Imagine that you are the CIO of AdventureWorks. Out of a blue sky comes an order from Taxman that you supply details of all your sales, along with the tax charged to your customers. They want to be able to check that the total tax you pass on to them is correct, and is the same as the tax charged to the customers. They need the details of the purchases, without needing the details of the customers.
There was a time when you might have shrugged and just sent them a copy of the relevant data straight from your database, or even sent them the entire database. Nowadays you need to be more careful. After all, imagine the lurid stories if AdventureWorks became one of those databases that was available ‘everywhere’, after being copied onto the Dark Web? No, before distributing the data, you must obfuscate all the identifiable details of your customers, whilst still giving the required information to people who have a right to inspect your books.
After a difficult conversation with the team leader of your ops team, you decide that because of the complications of identifying and masking out all the sensitive data, it is impractical to deliver a ‘pseudonymized’ copy of the relevant tables from the database. Instead, you want to generate a data-masked version of your standard report, which the Tax Men can pore over.
How? Your developers say they could modify the existing reports slightly but obfuscating various fields, using SQL, would take a long time. Dust out that copy of SQL Data Generator (SDG) and upgrade it, if it tells you there are later versions, because with a little creativity it can do all the hard work for us.
Create the Reporting view
We’ll create a view containing all the data we need for the report to the tax man. Listing 1 just creates the single view we need, but you can create as many of these datasets as you want or need, within a single SDG project.

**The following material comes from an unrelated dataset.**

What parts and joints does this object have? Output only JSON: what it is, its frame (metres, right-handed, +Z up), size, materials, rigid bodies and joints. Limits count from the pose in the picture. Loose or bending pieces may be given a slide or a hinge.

CREATE VIEW ReportForTaxMan
SELECT Person.Title, Person.FirstName, Person.MiddleName, Person.LastName,
PhoneNumberType.Name AS Type_of_phone, AddressType.Name AS TypeOfAddress,
Address.AddressLine1, Address.AddressLine2, Address.City, Address.PostalCode,
StateProvince.Name AS State_province, CountryRegion.Name AS Country,
SalesOrderHeader.ShipDate, Purchaser.Title AS Purchaser_Title,
Purchaser.FirstName AS Purchaser_Firstname,
Purchaser.MiddleName AS Purchaser_Middlename,
Purchaser.LastName AS Purchaser_Lastname,
Purchaser.Suffix AS Purchaser_Suffix
INNER JOIN AdventureWorks2016.Person.Address
ON BusinessEntityAddress.AddressID = Address.AddressID
INNER JOIN AdventureWorks2016.Person.Person
ON BusinessEntityAddress.BusinessEntityID = Person.BusinessEntityID
INNER JOIN AdventureWorks2016.Person.AddressType
ON BusinessEntityAddress.AddressTypeID = AddressType.AddressTypeID
INNER JOIN AdventureWorks2016.Sales.SalesOrderHeader
ON Address.AddressID = SalesOrderHeader.ShipToAddressID
INNER JOIN AdventureWorks2016.Person.PersonPhone
ON Person.BusinessEntityID = PersonPhone.BusinessEntityID
INNER JOIN AdventureWorks2016.Person.StateProvince
ON Address.StateProvinceID = StateProvince.StateProvinceID
INNER JOIN AdventureWorks2016.Person.CountryRegion
ON StateProvince.CountryRegionCode = CountryRegion.CountryRegionCode
INNER JOIN AdventureWorks2016.Person.PhoneNumberType
ON PersonPhone.PhoneNumberTypeID = PhoneNumberType.PhoneNumberTypeID
INNER JOIN AdventureWorks2016.Sales.Customer
ON SalesOrderHeader.CustomerID = Customer.CustomerID
INNER JOIN AdventureWorks2016.Person.Person AS Purchaser
ON Customer.PersonID = Purchaser.BusinessEntityID;
This view will be our data source, in the SDG project, but as also need to create an empty ‘target’ table, which SDG can use to create the masked report data. Listing 2 will build the empty
--we are creating a table do ensure it isn't there already
IF Object_Id('dbo.MaskedReport', 'U') IS NOT NULL DROP TABLE dbo.MaskedReport;
--this will be an empty table if we put in an impossible condition
SELECT * INTO MaskedReport FROM dbo.ReportForTaxMan WHERE 1=2
--so at this point we have a view with the real data and an empty table
--that will hold the masked data. We will then export this masked data
--SQL Data generator will fill this MaskedReport table
Creative use of the Existing Data Source in SQL Data Generator
Now we start SDG, create a new project, and specify AdventureWorks as our database.
You’ll notice our empty
MaskedReport table is listed. Click on it and you’ll see, in the lower pane, that SDG is straining at the leash, and has figured out strategies for filling in this table with fake data. This might be OK for user training on the AdventureWorks applications, but it will irritate the people in the Tax office more than a little. No, we must first introduce the real data, and then fill the corresponding columns before we then mask the columns that reveal personal data.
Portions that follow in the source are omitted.